Ingredients:

  • 2 cups Greek yogurt (full-fat is preferred for a creamy texture)
  • 1 medium cucumber (roughly chopped, about 1 cup)
  • 3–4 cloves garlic (finely minced or grated), a teaspoon of dried garlic works as well
  • 2 tablespoons extra virgin olive oil
  • Juice of quarter of a large lemon
  • 2 tablespoons fresh mint (chopped, or more to taste)
  • Salt (to taste)
  • A pinch of freshly ground black pepper
  • A small drizzle of olive oil

Instructions:

  1. Prepare the ingredients:
    • Peel the cucumber if the skin is thick or bitter.
    • Roughly chop the cucumber. I prefer a crunchy bite, so my pieces usually are the size of small blueberries
    • Finely chop the mint and garlic.
  2. Mix the base:
    • In a mixing bowl, combine the Greek yogurt, chopped cucumber, minced garlic, olive oil, lemon juice, and fresh mint.
  3. Season:
    • Add salt to taste and mix thoroughly. Adjust the garlic, mint, or acidity to suit your taste.
  4. Chill:
    • Cover and refrigerate for at least 1 hour before serving. This allows the flavors to meld together beautifully.
  5. Serve:
    • Drizzle with a bit of olive oil, and garnish with a sprig of mint if desired.

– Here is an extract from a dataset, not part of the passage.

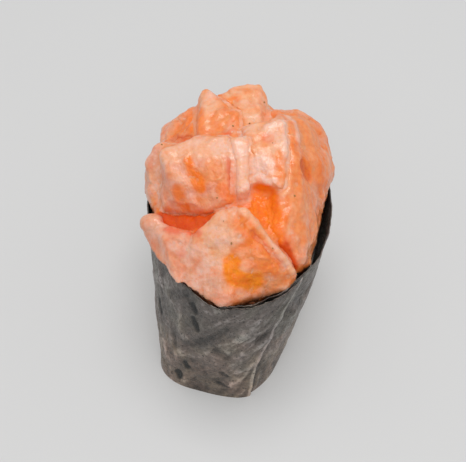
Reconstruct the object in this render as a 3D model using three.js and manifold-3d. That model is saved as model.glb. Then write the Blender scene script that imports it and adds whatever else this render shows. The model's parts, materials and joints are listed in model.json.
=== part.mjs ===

Serve with pita bread, fresh vegetables, grilled meats, or as a topping for gyros.

Tips:

  • For a thicker tzatziki, use a high-quality strained Greek yogurt or strain your yogurt using a cheesecloth before mixing.
  • The garlic flavor intensifies as it sits, so use less initially if you’re not a fan of strong garlic.
  • Instead of mint, the more traditional herb to use would be dill, fresh is better but dried works as well.